To ensure your safety, please do not touch any of the plants at this trail stop. The featured plant is poison oak and it can grow amongst other plants in this area. Poison oak can cause painful allergic reactions and rashes if it comes in contact with the skin. Remember: leaves of three, leave it be!

Yasis (poison oak) provided an effective and readily available treatment for skin disorders. Poison oak grows on all of the Channel Islands except Santa Barbara Island, and is readily identified in spring as a three-leafed shrub or vine with bronze-green foliage. During late summer and fall the leaves turn a red or rust color, and white berries develop.

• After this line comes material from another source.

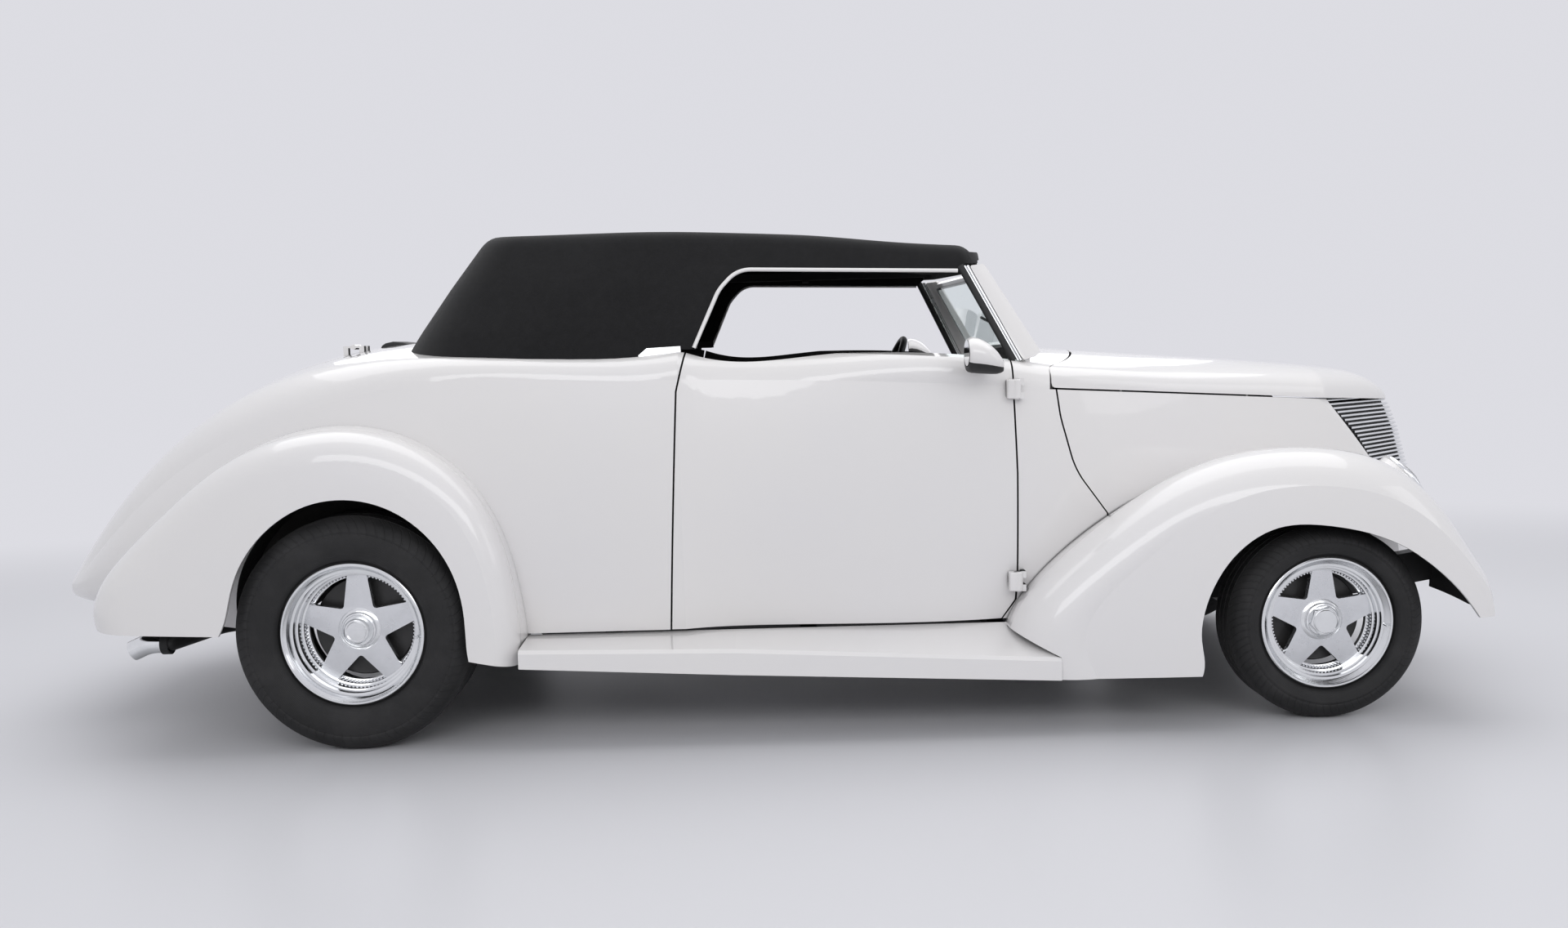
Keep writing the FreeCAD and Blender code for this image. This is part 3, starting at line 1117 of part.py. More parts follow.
mirror = mirror_shape()


def wiper_shape():
    across, up, normal = screen_axes()
    foot = SCREEN_FOOT_MID + across * 330.0 + normal * 16.0 + up * -12.0
    arm_start = foot
    arm_end = foot + across * -150.0 + up * 90.0
    blade_a = arm_end + across * -130.0 + up * -48.0
    blade_b = arm_end + across * 130.0 + up * 48.0
    arm = rod(arm_start, arm_end - arm_start, 4.0, (arm_end - arm_start).Length)
    blade = rod(blade_a - normal * 3.0, blade_b - blade_a, 5.0, (blade_b - blade_a).Length)
    pivot = rod(arm_start - normal * 60.0, normal, 11.0, 66.0)
    return biggest(arm.multiFuse([blade, pivot]).cut(OUTER).cut(windshield_frame).cut(windshield_glass))


wiper = wiper_shape()
wipers = Part.makeCompound([wiper, mirrored(wiper)])


# ---------------------------------------------------------------- door hinges
def hinge_parts(low):
    # Outside hinge: two fixed barrels and a pin on the cowl, one barrel on the door.
    skin = half_width(HINGE_X, low)
    y = -PIN_Y
    third = HINGE_HEIGHT / 3.0
    ahead = HINGE_X + HINGE_TAB
    fixed = []
    for z0 in (low, low + 2.0 * third):
        fixed.append(rod(vec(HINGE_X, y, z0), vec(0, 0, 1), HINGE_RADIUS, third))
        fixed.append(box(HINGE_X, ahead, y - 3.0, y + 3.0, z0, z0 + third))
        fixed.append(box(ahead - 12.0, ahead, y - 3.0, -skin + 22.0, z0, z0 + third))
    fixed.append(rod(vec(HINGE_X, y, low), vec(0, 0, 1), HINGE_PIN, HINGE_HEIGHT))
    base = fixed[0].multiFuse(fixed[1:])
    z0 = low + third + 0.5
    z1 = low + 2.0 * third - 0.5
    moving = rod(vec(HINGE_X, y, z0), vec(0, 0, 1), HINGE_RADIUS, z1 - z0)
    behind = HINGE_X - HINGE_TAB
    tab = box(behind, HINGE_X, y - 3.0, y + 3.0, z0, z1)
    web = box(behind, behind + 12.0, y - 3.0, -skin + 22.0, z0, z1)
    moving = moving.multiFuse([tab, web])
    moving = moving.cut(rod(vec(HINGE_X, y, low - 5.0), vec(0, 0, 1), HINGE_PIN + FIT, HINGE_HEIGHT + 10.0))
    return base, moving


PIN_Y = half_width(HINGE_X, 690.0) + HINGE_OFFSET
print("hinges", PIN_Y)
bases = []
for name, side in SIDES:
    for low in (HINGE_LOW_Z, HINGE_HIGH_Z):
        base, moving = hinge_parts(low)
        bases.append(to_side(base, side))
        doors[name] = biggest(doors[name].fuse(to_side(moving, side)))
cowl = cowl.multiFuse(bases)

NODES = {
    "frame_rails": rails,
    "crossmembers": crossmembers,
    "floor_pan": floor_pan,
    "cowl": cowl,
    "rear_body": rear_body,
    "nose_panel": nose,
    "grille": grille,
    "hood": hood,
    "trunk_lid": trunk_lid,
    "door_right": doors["right"],
    "door_left": doors["left"],
    "front_fenders": Part.makeCompound([front_fender, mirrored(front_fender)]),
    "rear_fenders": Part.makeCompound([rear_fender, mirrored(rear_fender)]),
    "running_boards": Part.makeCompound([boards["right"], boards["left"]]),
    "headlights": Part.makeCompound([headlight, mirrored(headlight)]),
    "headlight_lenses": Part.makeCompound([headlight_lens, mirrored(headlight_lens)]),
    "windshield_frame": windshield_frame,
    "windshield_glass": windshield_glass,
    "soft_top": soft_top,
    "top_frame": top_frame,
    "quarter_trims": quarter_trims,
    "seat_cushion": seat_cushion,
    "seat_back": seat_back,
    "dashboard": dashboard,
    "steering_wheel": steering,
    "engine_block": engine,
    "exhaust": exhaust,
    "fuel_tank": fuel_tank,
    "rear_axle": rear_axle,
    "suspension": suspension,
    "rear_lamps": rear_lamps,
    "wipers": wipers,
    "mirror_right": mirror,
    "mirror_left": mirrored(mirror),
    "knuckle_right": knuckle,
    "knuckle_left": mirrored(knuckle),
    "rim_front_right": front_rim,
    "rim_front_left": mirrored(front_rim),
    "rim_rear_right": rear_rim,
    "rim_rear_left": mirrored(rear_rim),
    "tyre_front_right": front_tyre,
    "tyre_front_left": mirrored(front_tyre),
    "tyre_rear_right": rear_tyre,
    "tyre_rear_left": mirrored(rear_tyre),
}

os.makedirs("parts", exist_ok=True)
for name, shape in NODES.items():
    shape = shape.copy()
    shape.translate(vec(-MID_X, 0, 0))
    box_now = shape.BoundBox
    print(name, len(shape.Solids), shape.isValid(), round(shape.Volume / 1e6, 2),
          [round(v) for v in (box_now.XMin, box_now.XMax, box_now.YMin, box_now.YMax, box_now.ZMin, box_now.ZMax)])
    shape.exportStep("parts/" + name + ".step")
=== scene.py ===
"""Looks of a white two-door hot rod with a black cloth top, dressed over its engineering model.

Each sub-assembly is a class that holds its sizes and builds and dresses its own pieces, each
finish is a frozen dataclass that makes one procedural material, and main() runs them in order.
"""

import logging
import math
from dataclasses import dataclass
from enum import Enum
from typing import Callable, Sequence

import bmesh
import bpy
from mathutils import Matrix, Vector
from mathutils.bvhtree import BVHTree


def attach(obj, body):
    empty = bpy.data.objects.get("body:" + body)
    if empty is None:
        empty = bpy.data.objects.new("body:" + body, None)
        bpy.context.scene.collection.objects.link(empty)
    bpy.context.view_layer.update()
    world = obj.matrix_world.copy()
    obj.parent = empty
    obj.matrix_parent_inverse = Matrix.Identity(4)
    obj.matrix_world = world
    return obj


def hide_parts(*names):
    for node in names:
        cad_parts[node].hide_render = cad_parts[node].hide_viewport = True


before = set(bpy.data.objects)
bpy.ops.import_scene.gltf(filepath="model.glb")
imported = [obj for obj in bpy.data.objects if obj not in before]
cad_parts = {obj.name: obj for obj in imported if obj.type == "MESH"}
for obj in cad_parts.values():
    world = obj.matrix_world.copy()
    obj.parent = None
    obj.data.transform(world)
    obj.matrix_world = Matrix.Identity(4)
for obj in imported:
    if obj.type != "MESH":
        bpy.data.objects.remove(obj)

log = logging.getLogger("hot_rod")
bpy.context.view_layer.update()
BODY = "car_body"
Point = tuple[float, float, float]
Colour = tuple[float, float, float]
# Metres. The frame's origin and the front axle are given ahead of the rear axle.
MID_X = 1.220
WHEELBASE = 2.845
# A head lamp's centre ahead of the rear axle, out from the middle and up, and the way it looks.
LAMP_X, LAMP_Y, LAMP_Z = 3.153, 0.604, 0.686
LAMP_WAY: Point = (0.785, 0.069, 0.616)


def fore(x: float) -> float:
    """Turns a distance ahead of the rear axle into the frame's X."""
    return x - MID_X


def smooth(share: float) -> float:
    """Eases a share between 0 and 1."""
    share = min(1.0, max(0.0, share))
    return share * share * (3.0 - 2.0 * share)


def mix(a: float, b: float, share: float) -> float:
    """Gives the value that lies at a share of the way from a to b."""
    return a + (b - a) * share


# ------------------------------------------------------------------ shader expressions
class Wire:
    """A shader socket that takes part in arithmetic."""

    def __init__(self, graph: "Graph", socket: bpy.types.NodeSocket) -> None:
        """Wraps a socket.

        Args:
            graph: The material's graph that new nodes go into.
            socket: The output socket that carries the value.
        """
        self.graph = graph
        self.socket = socket

    def __add__(self, other: "Wire | float") -> "Wire":
        """Adds."""
        return self.graph.math("ADD", self, other)

    def __radd__(self, other: float) -> "Wire":
        """Adds, with the number first."""
        return self.graph.math("ADD", other, self)

    def __sub__(self, other: "Wire | float") -> "Wire":
        """Subtracts."""
        return self.graph.math("SUBTRACT", self, other)

    def __rsub__(self, other: float) -> "Wire":
        """Subtracts from a number."""
        return self.graph.math("SUBTRACT", other, self)

    def __mul__(self, other: "Wire | float") -> "Wire":
        """Multiplies."""
        return self.graph.math("MULTIPLY", self, other)

    def __rmul__(self, other: float) -> "Wire":
        """Multiplies, with the number first."""
        return self.graph.math("MULTIPLY", other, self)

    def __abs__(self) -> "Wire":
        """Gives the size without the sign."""
        return self.graph.math("ABSOLUTE", self, 0.0)

    def ease(self, low: float, high: float) -> "Wire":
        """Rises smoothly from 0 at low to 1 at high, or falls where high is the lower.

        Args:
            low: Value that gives 0.
            high: Value that gives 1.

        Returns:
            The eased share.
        """
        flip = high < low
        a, b = (high, low) if flip else (low, high)
        node = self.graph.add("MapRange", {"interpolation_type": "SMOOTHSTEP"},
                              {"Value": self, "From Min": a, "From Max": b})
        share = Wire(self.graph, node.outputs["Result"])
        return 1.0 - share if flip else share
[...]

The Chumash used poison oak to treat warts, cankers, and skin cancer. Warts and cankers were treated by breaking a stem and spreading the juice on the sore. The treated skin turned black, and when it healed the wart or canker was gone. A similar poison oak treatment was used to stop blood flowing from an open wound.

Poison oak was also used in conjunction with mugwort to treat skin cancer. First, a small patch of dried mugwort was placed on the cancer, set afire, and allowed to burn down to the skin. Following this, poison oak would be applied to any cancer that remained. The poison oak was applied during spring, when the stems were full of sap. The skin turned black, and when it healed the cancer was gone.

Other medical problems were treated with milder herbal remedies. The petals of wild rose were boiled for two or three minutes and the resulting wash used to soothe irritated eyes or the gums of teething babies. Wild tobacco was mixed with lime from burned shells and used as a purgative for stomach pains and intestinal parasites.